For all my talk about speaking up, though, I’m not good at doing it myself. I have”recovered” to such an extent that I feel ashamed when I do struggle. I don’t really know what I want out of the appointment, either. I can’t take antidepressants and I’m scared of therapy because talking about what I’m afraid of doesn’t help. It’s death, there is no talking out of it. It makes me panic more intensely. I’m also a bit wary of having another mental health diagnosis. When I was first diagnosed with bipolar disorder, I was a young, rather dogmatic person. I collected diagnosis, I diagnosed myself with everything as a way of explaining myself. I feel, seven years later, very differently about all that. Bipolar disorder has been the one that seems to have stuck (BPD traits still in there somewhere too on my rap sheet) but I have a much deeper and richer understanding of how my life has impacted on my mental health (and how I can impact on it with my lifestyle). I don’t particularly believe in the medical model anymore and have no desire for another diagnosis or more medication. But I also understand that I probably need a diagnosis to get some treatment, really.

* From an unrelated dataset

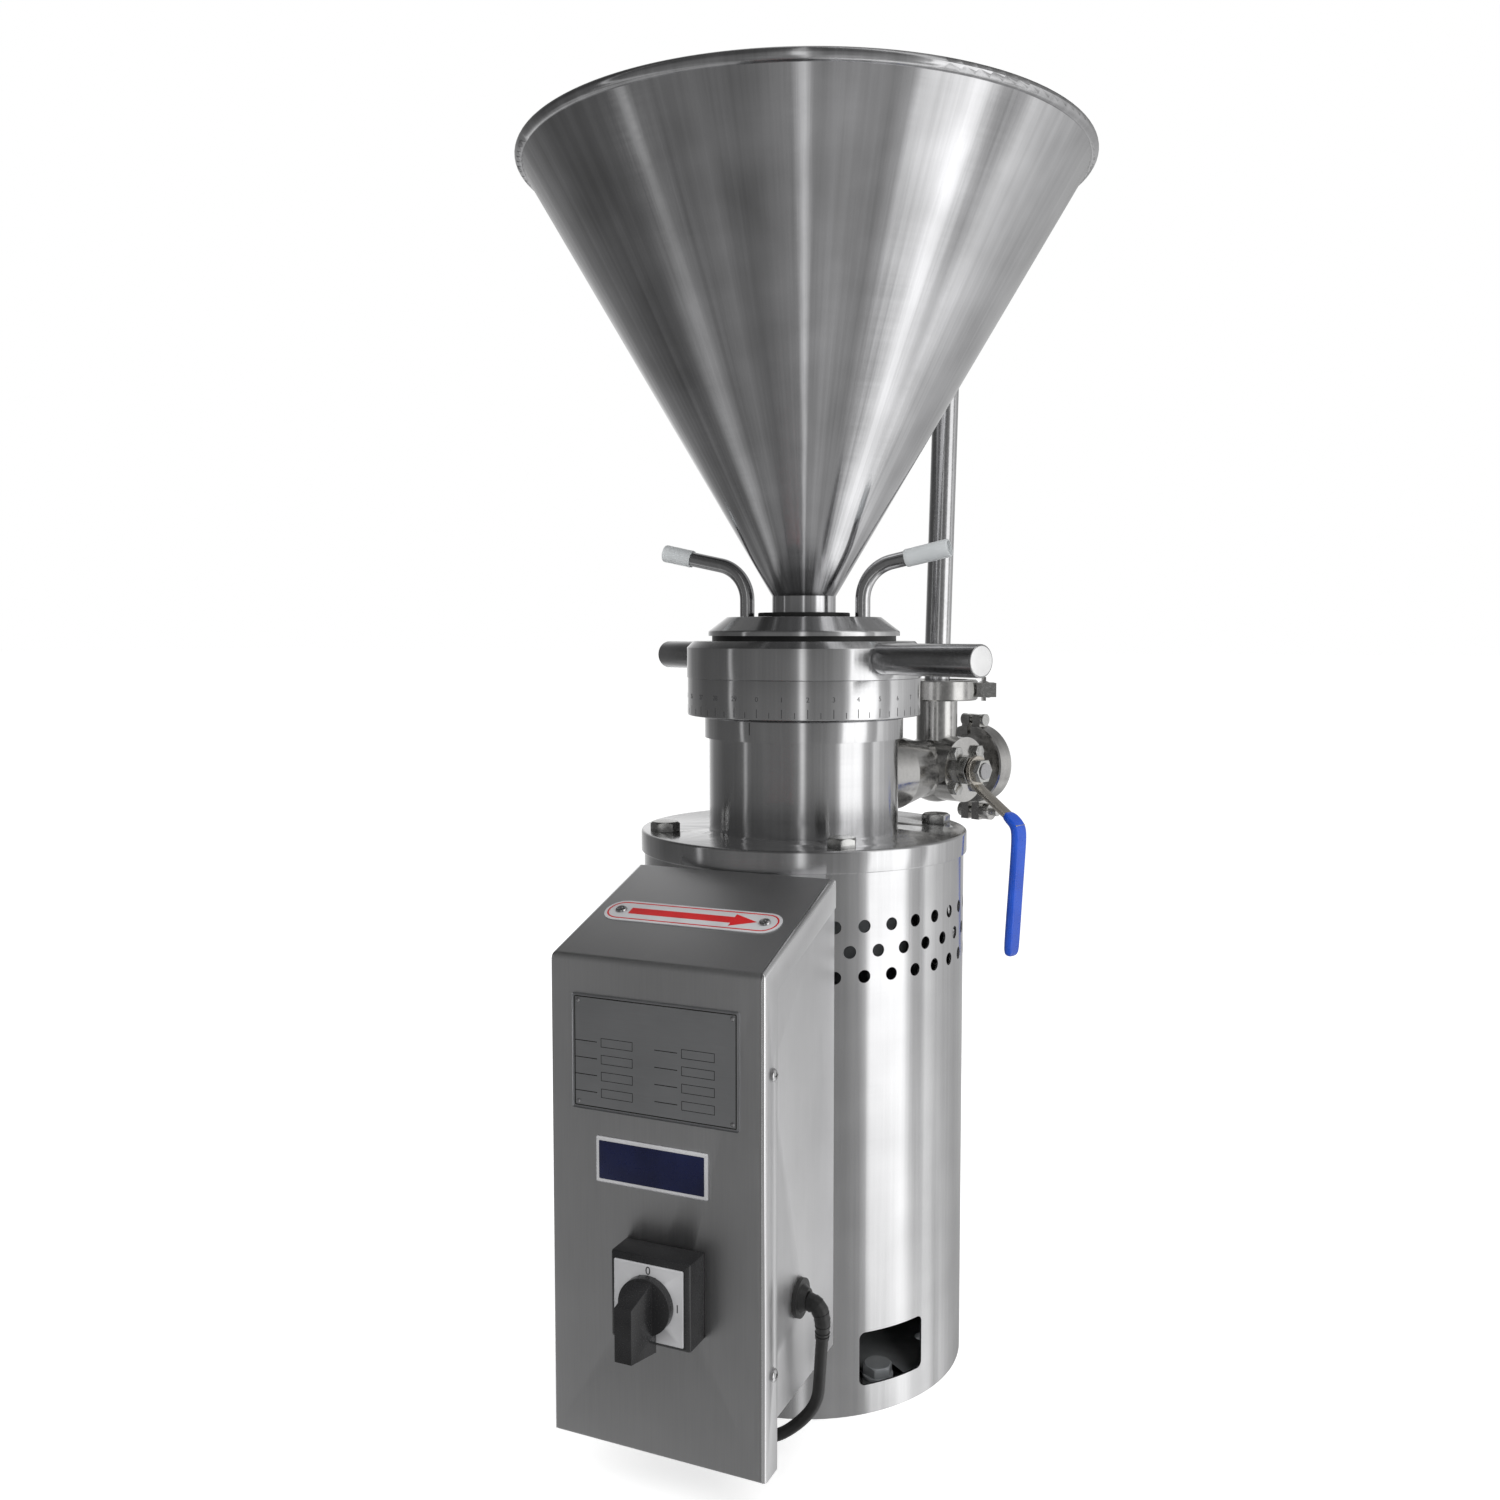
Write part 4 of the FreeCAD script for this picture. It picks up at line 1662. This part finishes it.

I know I’ve had a lot of stressors lately, too. So much for the, “honeymoon” period. Since our wedding, we’ve had an appalling run of bad luck and shittiness that has pushed us both to the limit of coping. I’ve also had a depressive episode (my usual autumn-winter one, yay), so did Robert, I left my course, started new jobs (still don’t have a permanent one but am enjoying what I’m doing) and have had some problems that were very stressful. In some ways, I am stronger than ever. I’ve coped well with everything when I would have been entitled to just lie in bed for a month. In other ways, though, I’m not surprised my panic attacks have gotten worse. I’m fairly happy at the moment (also hard to explain, happiness being a trigger in itself, being happy and then a panic attack comes, shouting, “BUT IT’S ALL MEANINGLESS, EVERYTHING DIES”) and the calm after the storm is a dangerous time. I think I once mentioned, “the happy suicide” on here. By that, I meant that after a happy day, my panic tends to be worse because it reminds me of what I will lose when I die and when the people I love do. In that sense I get an urge to take control of my destiny myself, by ending my life and thus end the fear. But (obviously) I’ve never done it. I think my mind is having a shitfit at everything. But I am also aware that this has not always happened because of any stressors- sometimes, it’s just happened, I’ve just started to have panic attacks again for feck all reason. YAY. BRAIN. AWESOME. WANKER!
Anyway, wish me luck. I am really dreading this. Robert’s walking there with me after work but I want to face this appointment alone.
Edit: Reading this back, I sound like a fecking nutcase. I’m not, I promise. I’m not racing around the place going, “ARRRGGGH!” at people. You wouldn’t be able to tell any of this by talking to me.